Mas quanto sobreviverá dependerá de nossas próprias escolhas deliberadas —a escolha de namorar, amar, casar e procriar, a escolha de lutar por nações e tradições específicas, formas de arte e visões de mundo, a escolha de limitar nossa exposição ao virtual, não necessariamente recusando novas tecnologias, mas tentando todos os dias, em todos os ambientes, nos tornarmos seus mestres.

Algumas dessas escolhas serão especialmente difíceis para os liberais, já que muitas vezes terão um tom de chauvinismo, fanatismo e reação. Linhagens familiares sobreviverão apenas por causa de uma clara preferência pelos próprios parentes e familiares, em oposição a apenas alguma afeição geral pela humanidade. Formas de arte importantes sobreviverão apenas por causa de um franco elitismo, uma insistência na distinção, um desprezo pela mediocridade.

Religiões sobreviverão apenas através de um abraço consciente ao neotradicionalismo, em suas variadas formas. Pequenas nações sobreviverão apenas se seus habitantes do século 21 olharem para os construtores de nações do século 19, nacionalistas irlandeses, jovens turcos e os sionistas originais, em vez do cosmopolitismo do fim da história no qual estão atualmente se dissolvendo.

Assim, o próprio liberalismo perdurará e prosperará apenas se encontrar uma maneira de entrelaçar alguns desses impulsos intensos, já atenuados antes da internet, de volta à sua visão de boa sociedade, sua compreensão das necessidades e obrigações humanas.

Para os não-liberais, por outro lado, a tentação será abraçar o radicalismo e a ruptura por si mesmos, sem considerar seus frutos reais —uma tendência clara do populismo que nos governa hoje.

Ou imaginar uma rápida solução tecnológica para uma crise criada pela tecnologia, mesmo que essa solução combine desumanização com autoritarismo (imagine o Politburo chinês com úteros artificiais).

Ou simplesmente aceitar a eliminação da pessoa comum, o desaparecimento do ordinário, o esvaziamento de províncias e regiões interioranas —na teoria de que alguma nova raça superior de híbridos humano-IA está destinada a herdar de qualquer forma.

Mas talvez a tentação mais forte para todos seja imaginar que você está engajado em algum projeto radical, alguma nova forma intencional de viver, mas o tempo todo você está sendo puxado de volta para o virtual, o performativo, o fundamentalmente irreal.

Esta é uma tentação com a qual estou muito familiarizado, como alguém cuja vida profissional é uma existência majoritariamente digital, onde, junto com outros que compartilham minhas preocupações, estou perpetuamente falando, falando, falando… quando o necessário é sair para a realidade e agir.

Tenha o filho.
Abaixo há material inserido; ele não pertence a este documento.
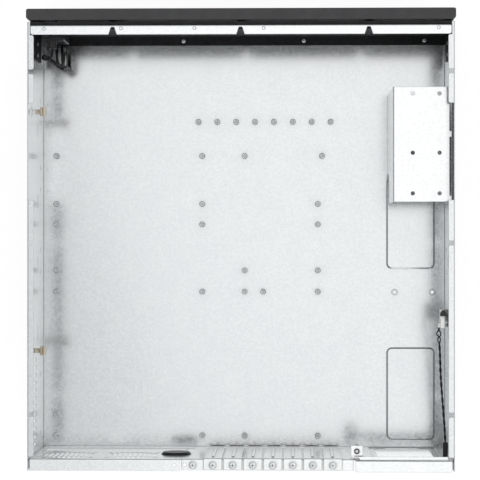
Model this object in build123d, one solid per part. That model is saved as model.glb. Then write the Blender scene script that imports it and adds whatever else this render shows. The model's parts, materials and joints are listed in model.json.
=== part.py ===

Pratique a religião. Funde a escola. Apoie o teatro local, o museu, a ópera ou a sala de concertos, mesmo que você possa ver tudo no YouTube. Pegue o pincel, a bola, o instrumento. Aprenda o idioma —mesmo que exista um aplicativo para isso. Aprenda a dirigir, mesmo que você ache que em breve a Waymo ou a Tesla dirigirão por você. Coloque lápides, não apenas incinere seus mortos. Sente-se com a criança, abra o livro e leia.

À medida que o gargalo aperta, toda sobrevivência dependerá de atender mais uma vez à antiga admoestação: Coloquei diante de você a vida e a morte, a bênção e a maldição. Portanto, escolha a vida, para que você e seus descendentes possam viver.